─── DATA ENTRIES ───

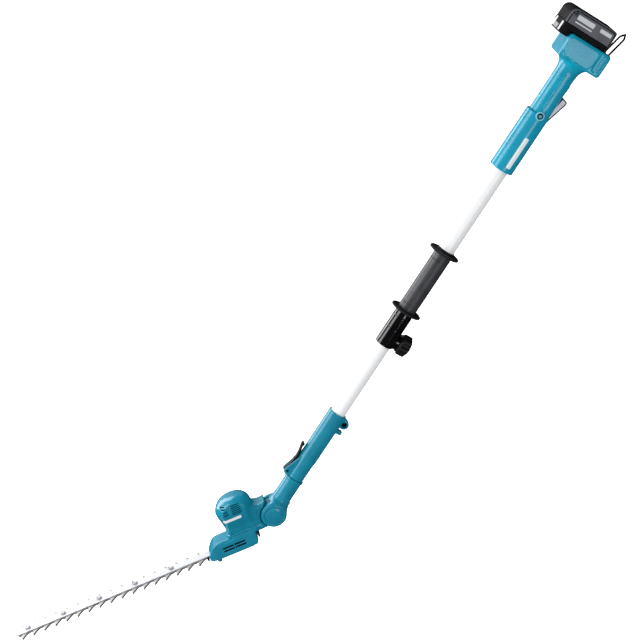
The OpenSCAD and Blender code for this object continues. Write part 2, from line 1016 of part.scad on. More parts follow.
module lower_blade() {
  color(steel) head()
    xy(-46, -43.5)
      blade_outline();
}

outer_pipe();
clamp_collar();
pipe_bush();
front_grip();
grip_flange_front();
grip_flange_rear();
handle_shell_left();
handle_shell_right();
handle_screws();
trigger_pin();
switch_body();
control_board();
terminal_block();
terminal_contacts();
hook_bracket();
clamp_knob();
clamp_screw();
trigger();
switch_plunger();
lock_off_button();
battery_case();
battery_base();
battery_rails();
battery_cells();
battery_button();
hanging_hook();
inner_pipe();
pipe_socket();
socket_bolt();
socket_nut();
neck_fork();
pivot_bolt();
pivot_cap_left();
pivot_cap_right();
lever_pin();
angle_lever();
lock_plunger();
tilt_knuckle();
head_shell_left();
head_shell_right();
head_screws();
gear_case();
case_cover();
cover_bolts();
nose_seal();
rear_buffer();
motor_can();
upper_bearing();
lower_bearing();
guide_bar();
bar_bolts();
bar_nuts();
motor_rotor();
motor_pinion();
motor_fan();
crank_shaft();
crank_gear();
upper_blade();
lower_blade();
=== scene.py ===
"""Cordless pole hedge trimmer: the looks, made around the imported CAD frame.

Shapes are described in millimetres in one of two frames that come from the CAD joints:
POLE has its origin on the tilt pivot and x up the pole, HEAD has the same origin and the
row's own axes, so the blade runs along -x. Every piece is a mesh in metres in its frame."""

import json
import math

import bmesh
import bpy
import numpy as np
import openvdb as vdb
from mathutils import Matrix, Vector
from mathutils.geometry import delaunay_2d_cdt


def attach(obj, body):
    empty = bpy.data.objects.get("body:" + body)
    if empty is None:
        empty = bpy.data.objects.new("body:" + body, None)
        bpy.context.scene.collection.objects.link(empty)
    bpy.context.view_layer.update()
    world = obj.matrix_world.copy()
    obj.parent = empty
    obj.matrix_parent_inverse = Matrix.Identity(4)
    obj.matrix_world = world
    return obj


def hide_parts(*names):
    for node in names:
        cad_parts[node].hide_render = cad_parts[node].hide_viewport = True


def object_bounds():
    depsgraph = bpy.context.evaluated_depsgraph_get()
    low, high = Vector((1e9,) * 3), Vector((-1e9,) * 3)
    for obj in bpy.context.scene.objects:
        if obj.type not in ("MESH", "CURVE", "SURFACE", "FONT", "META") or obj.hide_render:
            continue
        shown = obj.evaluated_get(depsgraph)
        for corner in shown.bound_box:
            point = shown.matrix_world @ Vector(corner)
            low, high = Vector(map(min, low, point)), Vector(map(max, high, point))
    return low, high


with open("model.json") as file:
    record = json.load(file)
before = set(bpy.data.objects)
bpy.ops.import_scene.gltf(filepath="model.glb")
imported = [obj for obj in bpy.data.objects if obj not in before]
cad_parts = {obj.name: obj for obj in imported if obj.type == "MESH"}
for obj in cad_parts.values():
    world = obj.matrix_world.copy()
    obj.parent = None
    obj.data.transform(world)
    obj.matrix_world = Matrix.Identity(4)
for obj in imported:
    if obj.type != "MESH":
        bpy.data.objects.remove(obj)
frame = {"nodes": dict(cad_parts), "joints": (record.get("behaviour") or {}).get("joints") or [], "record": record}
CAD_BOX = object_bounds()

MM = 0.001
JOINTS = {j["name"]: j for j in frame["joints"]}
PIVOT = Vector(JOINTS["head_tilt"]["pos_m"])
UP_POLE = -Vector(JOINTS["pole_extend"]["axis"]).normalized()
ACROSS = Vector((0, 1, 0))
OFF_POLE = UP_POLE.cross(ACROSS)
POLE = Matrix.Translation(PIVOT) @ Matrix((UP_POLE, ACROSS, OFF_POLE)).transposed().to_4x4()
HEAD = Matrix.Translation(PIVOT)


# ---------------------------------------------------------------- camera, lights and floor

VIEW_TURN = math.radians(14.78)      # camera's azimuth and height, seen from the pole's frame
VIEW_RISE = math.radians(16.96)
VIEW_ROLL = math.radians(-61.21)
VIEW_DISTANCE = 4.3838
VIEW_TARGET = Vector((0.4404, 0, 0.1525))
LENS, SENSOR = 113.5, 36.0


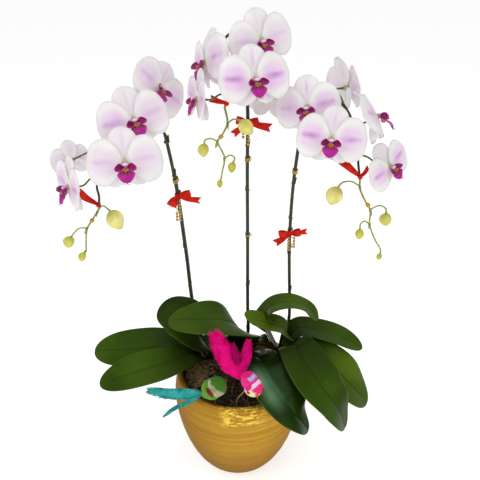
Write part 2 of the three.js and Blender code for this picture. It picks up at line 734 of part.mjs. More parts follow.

───

- **EXERCISE AIM**:
Quote word for word the lines from the line holding "outer_pipe();" through the line holding "obj.matrix_world = world"; include both of those lines and add nothing.

- **CORRECT RESULT**:
outer_pipe();
clamp_collar();
pipe_bush();
front_grip();
grip_flange_front();
grip_flange_rear();
handle_shell_left();
handle_shell_right();
handle_screws();
trigger_pin();
switch_body();
control_board();
terminal_block();
terminal_contacts();
hook_bracket();
clamp_knob();
clamp_screw();
trigger();
switch_plunger();
lock_off_button();
battery_case();
battery_base();
battery_rails();
battery_cells();
battery_button();
hanging_hook();
inner_pipe();
pipe_socket();
socket_bolt();
socket_nut();
neck_fork();
pivot_bolt();
pivot_cap_left();
pivot_cap_right();
lever_pin();
angle_lever();
lock_plunger();
tilt_knuckle();
head_shell_left();
head_shell_right();
head_screws();
gear_case();
case_cover();
cover_bolts();
nose_seal();
rear_buffer();
motor_can();
upper_bearing();
lower_bearing();
guide_bar();
bar_bolts();
bar_nuts();
motor_rotor();
motor_pinion();
motor_fan();
crank_shaft();
crank_gear();
upper_blade();
lower_blade();
=== scene.py ===
"""Cordless pole hedge trimmer: the looks, made around the imported CAD frame.

Shapes are described in millimetres in one of two frames that come from the CAD joints:
POLE has its origin on the tilt pivot and x up the pole, HEAD has the same origin and the
row's own axes, so the blade runs along -x. Every piece is a mesh in metres in its frame."""

import json
import math

import bmesh
import bpy
import numpy as np
import openvdb as vdb
from mathutils import Matrix, Vector
from mathutils.geometry import delaunay_2d_cdt


def attach(obj, body):
    empty = bpy.data.objects.get("body:" + body)
    if empty is None:
        empty = bpy.data.objects.new("body:" + body, None)
        bpy.context.scene.collection.objects.link(empty)
    bpy.context.view_layer.update()
    world = obj.matrix_world.copy()
    obj.parent = empty
    obj.matrix_parent_inverse = Matrix.Identity(4)
    obj.matrix_world = world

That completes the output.